My Evangelical Brother may well present arguments, based on scripture, supporting his position regarding its primacy. I would present mine, based on scripture, regarding the equal importance of the sacraments as commanded by Christ. We would both share a view of Divine Revelation as incarnational, that God has drawn the authors of scripture into His fullness such that they are, through divine inspiration, capable of presenting His self-revelation without their contingency or sinfulness obscuring their presentation of His objective actuality. In its humanity, scripture can be studied critically; in its divinity, scripture is both authoritative and transforming. Scripture is not a scientific textbook as scientific knowledge is not necessary to salvation. Scientific knowledge changes nothing of what scripture reveals regarding the character of God ”“ or of man, who is as much a metaphysical as corporeal being. Literalism, a modern error from which the Anglican Communion is generally free, never enters the discussion at all. Scripture is not Divine Dictation and neither I nor my Evangelical Brother would see it that way.

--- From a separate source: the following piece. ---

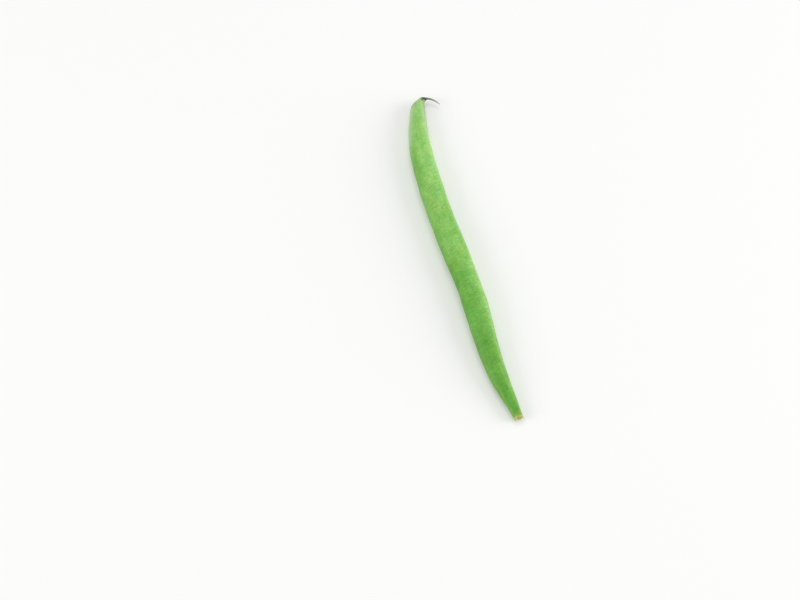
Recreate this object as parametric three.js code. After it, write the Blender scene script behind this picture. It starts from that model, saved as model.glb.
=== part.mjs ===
// Green bean: one fresh pod lying on its flat side, with its cut stem end and its curled tail.
// Millimetres, +Z up. It rests on z = 0 with the stem end at -X, the tail at +X, and the seam that
// the seeds hang from facing -Y. It grew as one piece, so it is one solid.
import * as THREE from 'three';

// Driving dimensions.
const flatness = 0.83; // thickness between the flat sides, as a share of the width between the seams
const roundness = 2.25; // exponent of the cross-section: 2 is an ellipse, more is boxier
const pressedDepth = 0.12; // how much of the underside is pressed flat where it lies
const halfLength = 65; // half the pod's length, over which it droops and twists
const tipDroop = 1.1; // how much lower the pod's middle is at the tip than at mid-length
const stemDroop = 1.7; // the same at the stem end
const tailDroop = 0.4; // how much further the tail's end hangs below its root
const stemRoll = THREE.MathUtils.degToRad(12); // how far the pod is twisted at the stem end
const seedCount = 7;
const firstSeed = -43; // where along X the seed next to the stem lies
const seedPitch = 14.5; // from one seed to the next
const seedSwell = 0.13; // how far a seed pushes each flat side out
const seedReach = 4.2; // how far along the pod that swelling spreads
const cutHollow = 0.3; // how deep the cut face is dished
const sides = 28; // facets round the pod
const stepsPerSpan = 4; // rings from one station to the next

// The outline from above, in stations from the cut stem end to the end of the tail. Each has a
// point on the seed seam and the point across from it on the back seam. At the tip the back seam
// swings round the seed seam, and both run on into the tail.
const podStations = [
  { seam: [-63.9, -3.6], back: [-64.1, -0.6] },
  { seam: [-58, -3.25], back: [-58.4, 0.8] },
  { seam: [-50.5, -2.85], back: [-51.2, 2.85] },
  { seam: [-40, -2.65], back: [-40.8, 4.15] },
  { seam: [-28, -3.3], back: [-28.2, 4.7] },
  { seam: [-15, -3.25], back: [-15.2, 4.9] },
  { seam: [0, -2.45], back: [-1, 6.2] },
  { seam: [15, -1.25], back: [14.2, 7.05] },
  { seam: [29, -1], back: [29, 7.4] },
  { seam: [41, -1.1], back: [42, 6.65] },
  { seam: [50, -1.9], back: [52, 4.9] },
  { seam: [56.5, -2.75], back: [59.2, 2.65] },
  { seam: [60.7, -3.4], back: [63.3, 0.6] },
  { seam: [63, -4.05], back: [65.15, -1.75] },
  { seam: [64.2, -4.6], back: [65.85, -3.85] },
];
const tailStations = [
  { seam: [64.55, -5.3], back: [65.5, -5.25] },
  { seam: [64.15, -6.35], back: [64.8, -6.65] },
  { seam: [63, -7.8], back: [63.35, -8.2] },
  { seam: [61.35, -9.25], back: [61.55, -9.5] },
];
const stations = [...podStations, ...tailStations];

const onPlan = (point) => new THREE.Vector3(point[0], point[1], 0);
const widthOf = (station) => onPlan(station.seam).distanceTo(onPlan(station.back));
const seamCurve = new THREE.CatmullRomCurve3(stations.map((station) => onPlan(station.seam)));
const backCurve = new THREE.CatmullRomCurve3(stations.map((station) => onPlan(station.back)));
const fullHalfWidth = Math.max(...stations.map(widthOf)) / 2;
const restHeight = fullHalfWidth * flatness + seedSwell - pressedDepth;
const tailRootY = podStations.at(-1).seam[1];
const tailEndY = tailStations.at(-1).seam[1];

// Height of the pod's middle over the surface that it lies on.
function middleHeight(x, y) {
  const droop = x > 0 ? tipDroop : stemDroop;
  const alongTail = THREE.MathUtils.clamp((tailRootY - y) / (tailRootY - tailEndY), 0, 1);
  const inTail = x > halfLength / 2 ? alongTail : 0;
  return restHeight - droop * (x / halfLength) ** 2 - tailDroop * inTail ** 2;
}

// The twist grows evenly from nothing at the tip to the full roll at the stem end.
function rollAt(x) {
  return (stemRoll * (halfLength - x)) / (2 * halfLength);
}

// Each seed swells the pod by a bell curve along its length.
function swellAt(x) {
  let swell = 0;
  for (let i = 0; i < seedCount; i++) {
    const away = (x - firstSeed - i * seedPitch) / seedReach;
    swell += seedSwell * Math.exp(-away * away);
  }
  return swell;
}

// A sine or cosine of the rounded section: it keeps its sign and is pushed outwards.
function pushed(value) {
  return Math.sign(value) * Math.abs(value) ** (2 / roundness);
}

// One closed ring of points round the pod, from the seed seam over the upper flat side.
function ringAt(share) {
  const seam = seamCurve.getPoint(share);
  const back = backCurve.getPoint(share);
  const across = seam.clone().sub(back);
  const halfWidth = across.length() / 2;
  const centre = seam.clone().add(back).multiplyScalar(0.5);
  centre.z = middleHeight(centre.x, centre.y);

  const roll = rollAt(centre.x);
  const flatAxis = across.normalize().multiplyScalar(Math.cos(roll));
  flatAxis.z = Math.sin(roll);
  const along = new THREE.Vector3(-across.y, across.x, 0).normalize();
  const upAxis = flatAxis.clone().cross(along).normalize();
  const fullness = halfWidth / fullHalfWidth;
  const halfThickness = halfWidth * flatness + swellAt(centre.x) * fullness;

  const ring = [];
  for (let i = 0; i < sides; i++) {
    const angle = (i / sides) * 2 * Math.PI;
    const point = centre.clone();
    point.addScaledVector(flatAxis, halfWidth * pushed(Math.cos(angle)));
    point.addScaledVector(upAxis, halfThickness * pushed(Math.sin(angle)));
    point.z = Math.max(point.z, 0);
    ring.push(point);
  }
  return ring;
}

function middleOf(ring) {
  const middle = new THREE.Vector3();
  ring.forEach((point) => middle.add(point));
  return middle.divideScalar(ring.length);
}

// Skin over the rings, closed by a fan at each end. The cut end is dished.
function skinOver(rings) {
  const points = rings.flat();
  const faces = [];
  for (let r = 0; r + 1 < rings.length; r++) {
    for (let i = 0; i < sides; i++) {
      const a = r * sides + i;
      const b = r * sides + ((i + 1) % sides);
      faces.push(a, a + sides, b);
      faces.push(b, a + sides, b + sides);
    }
  }

  const cutMiddle = middleOf(rings[0]);
  cutMiddle.x += cutHollow;
  const cutIndex = points.push(cutMiddle) - 1;
  const endIndex = points.push(middleOf(rings.at(-1))) - 1;
  const lastRing = (rings.length - 1) * sides;
  for (let i = 0; i < sides; i++) {
    const next = (i + 1) % sides;
    faces.push(cutIndex, i, next);
    faces.push(endIndex, lastRing + next, lastRing + i);
  }

  const geometry = new THREE.BufferGeometry().setFromPoints(points);
  geometry.setIndex(faces);
  geometry.computeVertexNormals();
  geometry.computeBoundingBox();
  return geometry;
}

const rings = [];
const steps = (stations.length - 1) * stepsPerSpan;
for (let step = 0; step <= steps; step++) {
  rings.push(ringAt(step / steps));
}

const podMaterial = new THREE.MeshStandardMaterial({ color: 0x7fbd57, roughness: 0.45, metalness: 0 });
const pod = new THREE.Mesh(skinOver(rings), podMaterial);
pod.name = 'bean_pod';

// The origin is under the middle of the pod's box.
const boxMiddle = pod.geometry.boundingBox.getCenter(new THREE.Vector3());
pod.position.set(-boxMiddle.x, -boxMiddle.y, 0);

const group = new THREE.Group();
group.add(pod);

export default group;
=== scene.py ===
import math
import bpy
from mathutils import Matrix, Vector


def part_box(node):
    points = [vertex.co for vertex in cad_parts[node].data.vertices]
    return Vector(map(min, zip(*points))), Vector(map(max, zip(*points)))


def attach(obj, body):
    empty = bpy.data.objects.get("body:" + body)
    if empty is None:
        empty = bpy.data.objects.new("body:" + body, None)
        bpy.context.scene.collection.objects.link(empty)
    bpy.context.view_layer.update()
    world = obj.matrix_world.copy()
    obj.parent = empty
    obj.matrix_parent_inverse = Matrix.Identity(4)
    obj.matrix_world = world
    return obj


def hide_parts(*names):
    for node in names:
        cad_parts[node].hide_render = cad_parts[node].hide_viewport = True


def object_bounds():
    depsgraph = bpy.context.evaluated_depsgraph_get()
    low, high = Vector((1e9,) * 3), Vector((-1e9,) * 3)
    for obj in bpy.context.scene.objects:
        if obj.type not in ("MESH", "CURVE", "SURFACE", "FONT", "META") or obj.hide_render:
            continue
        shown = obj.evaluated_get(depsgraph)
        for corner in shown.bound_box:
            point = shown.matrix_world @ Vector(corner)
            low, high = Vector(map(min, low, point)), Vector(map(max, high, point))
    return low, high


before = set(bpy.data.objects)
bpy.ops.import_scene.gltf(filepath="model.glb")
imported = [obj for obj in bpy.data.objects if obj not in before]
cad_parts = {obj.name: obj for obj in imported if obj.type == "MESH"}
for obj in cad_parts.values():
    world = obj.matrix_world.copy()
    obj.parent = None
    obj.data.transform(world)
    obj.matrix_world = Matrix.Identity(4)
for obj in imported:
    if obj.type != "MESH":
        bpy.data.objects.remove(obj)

from types import SimpleNamespace

import bpy
import numpy as np
from mathutils import Vector

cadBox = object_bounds()
mm = 0.001
rng = np.random.default_rng(11)


# shader wires

# a colour as it shows on a screen, 0 to 255, turned into the linear values that nodes take
def shown(red, green, blue):
    part = np.array([red, green, blue]) / 255
    linear = np.where(part <= 0.04045, part / 12.92, ((part + 0.055) / 1.055) ** 2.4)
    return (*linear.tolist(), 1.0)


# a new ramp has two stops, which take the first and the last of the list; the others are added
def setStops(elements, stops):
    elements[0].position, elements[0].color = stops[0]
    elements[-1].position, elements[-1].color = stops[-1]
    for place, colour in stops[1:-1]:
        elements.new(place).color = colour


# One output socket of a node tree. Sums, products and powers of wires add Math nodes, and make()
# adds any other node: its settings are set first, then the values or wires of its sockets.
class Wire:
    def __init__(self, tree, socket=None):
        self.tree = tree
        self.socket = socket

    def make(self, kind, settings=None, inputs=None, out=0):
        node = self.tree.nodes.new("ShaderNode" + kind)
        for name, value in (settings or {}).items():
            if name == "stops":
                setStops(node.color_ramp.elements, value)
            else:
                setattr(node, name, value)
        for name, value in (inputs or {}).items():
            if isinstance(value, Wire):
                self.tree.links.new(value.socket, node.inputs[name])
            else:
                node.inputs[name].default_value = value
        return Wire(self.tree, node.outputs[out] if node.outputs else None)

    def math(self, operation, first, second=0.0):
        return self.make("Math", {"operation": operation}, {0: first, 1: second})

    def __add__(self, other):
        return self.math("ADD", self, other)

    def __sub__(self, other):
        return self.math("SUBTRACT", self, other)

    def __rsub__(self, other):
        return self.math("SUBTRACT", other, self)

    def __mul__(self, other):
        return self.math("MULTIPLY", self, other)

    def __pow__(self, other):
        return self.math("POWER", self, other)

    __radd__ = __add__
    __rmul__ = __mul__

    # eased from 0 at the first value to 1 at the second, which may be the lower one
    def fade(self, start, end):
        inputs = {"Value": self, "From Min": start, "From Max": end}
        return self.make("MapRange", {"interpolation_type": "SMOOTHSTEP"}, inputs)

    # 1 where the wire is 0, and a bell curve of that width around it
    def bell(self, width):
        share = self * (1 / width)
        return self.math("EXPONENT", share * share * -1)

    # the same bell, with its top at another value
    def band(self, middle, width):
        return (self - middle).bell(width)

    # a value that the mesh keeps for each of its points
    def attribute(self, name, out="Fac"):
        return self.make("Attribute", {"attribute_name": name}, out=out)

    def stretched(self, x, y, z):
        return self.make("VectorMath", {"operation": "MULTIPLY"}, {0: self, 1: (x, y, z)})

    def noise(self, scale, detail=2.0, roughness=0.5):
        inputs = {"Vector": self, "Scale": scale, "Detail": detail, "Roughness": roughness}
        return self.make("TexNoise", None, inputs)

    # noise that is 0 on average, with its place stretched first
    def pattern(self, stretch, scale, detail, roughness):
        return self.stretched(*stretch).noise(scale, detail, roughness) - 0.5

    # distance from the nearest of scattered points, or with out="Color" a colour of that point's own
    def scatter(self, scale, out="Distance"):
        return self.make("TexVoronoi", None, {"Vector": self, "Scale": scale}, out=out)

    def ramp(self, stops):
        return self.make("ValToRGB", {"stops": stops}, {"Fac": self})

    # this colour with each of its channels multiplied
    def tinted(self, red, green, blue):
        shares = self.make("CombineXYZ", None, {0: red, 1: green, 2: blue})
        return self.make("VectorMath", {"operation": "MULTIPLY"}, {0: self, 1: shares})

    # this colour, covered by another as far as the mask says
    def under(self, colour, mask):
        return self.make("Mix", {"data_type": "RGBA"}, {0: mask, 6: self, 7: colour}, out=2)

    # a normal that makes this height show, where a height of 1 stands as far out as the depth, in mm
    def bump(self, depth):
        inputs = {"Strength": 0.5, "Distance": depth * mm, "Height": self}
        return self.make("Bump", None, inputs, out="Normal")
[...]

Note that one who shares the Archbishop’s view ”“ to whom I will, with the same intention stated above, refer as our Progressive Friend ”“ cannot possibly enter into this discussion. The moment he begins to converse with the two of us on matters relating to scripture, the dispute we have been engaged in ends and a new one must begin, one concerned with fundamentally different matters. Our Progressive Friend does not share our incarnational understanding of scripture, and cannot accord to it the same authority as that recognized by my Evangelical Brother and me. His disagreement with us will not be over the interpretation of scripture, but rather its definition. We cannot be in dispute over the content of Divine Revelation until we have gotten past our disagreement over its fundamental nature and this conversation can only take place when and if our Progressive Friend acknowledges his basic differences with us.

And this our Progressive Friends have thus far strongly refused to do. It is understandable that they would prefer not to see themselves in such a light. But simple honesty should require them to acknowledge the chasm between their views and ours. The situation in Anglicanism has gotten too dire for anything less.

–This article appeared in the April 27, 2008 edition of The Living Church magazine and is posted with the author’s permission

Posted in Theology, Theology: Scripture

4 comments on “Daniel Muth: Two Widely Divided Views of Scripture

  1. A Floridian says:

    I’d feel a lot better if the Church gave newly-minted priests BOTH a Bible and a Chalice as well as the infilling and anointing of the (true) Holy Spirit. The three would symbolize the three entities entrusted to the Church – Truth, Love and Life (power, light, strength) – AS GOD DEFINED them in His Word through the ages – not as the post-modernists have attempted to re-define them.

  2. rob k says:

    I agree with Daniel that the Church in the Reformation made a terrible mistake in substituting the Bible for the Chalice in Ordination. I also take his side, generally speaking, about the authoritative function of Scripture, as long as we remember that it is authoritative because the Church, being inspired, was able to perceive it as such, and was able to reject other “scripture” as non-canonical. Article 6 says that scripture contains all that is necessary for salvation, in the sense that nothing that can be read in it or that cannot be proved thereby, is not necessary for salvation. That is the job of the Church, which stands above and beneath Scripture, and is prior to it both in time and ontologically. For surely not everything that is in the Bible is necessarily to believed as required for salvation.

  3. Ed the Roman says:

    Deacons got a book of the Gospels and priests got a chalice, because those were the distinctive tools of their ministries. They correspond to the “big change” in taking up each order’s work: deacons can proclaim the Gospel to the Assembly, and priests can say Mass.

  4. libraryjim says:

    Part of the reason priests received a chalice was the cost of a chalice — usually pure gold inside and silver on the outside (or gold all around!), more than a ‘humble’ priest could afford for himself.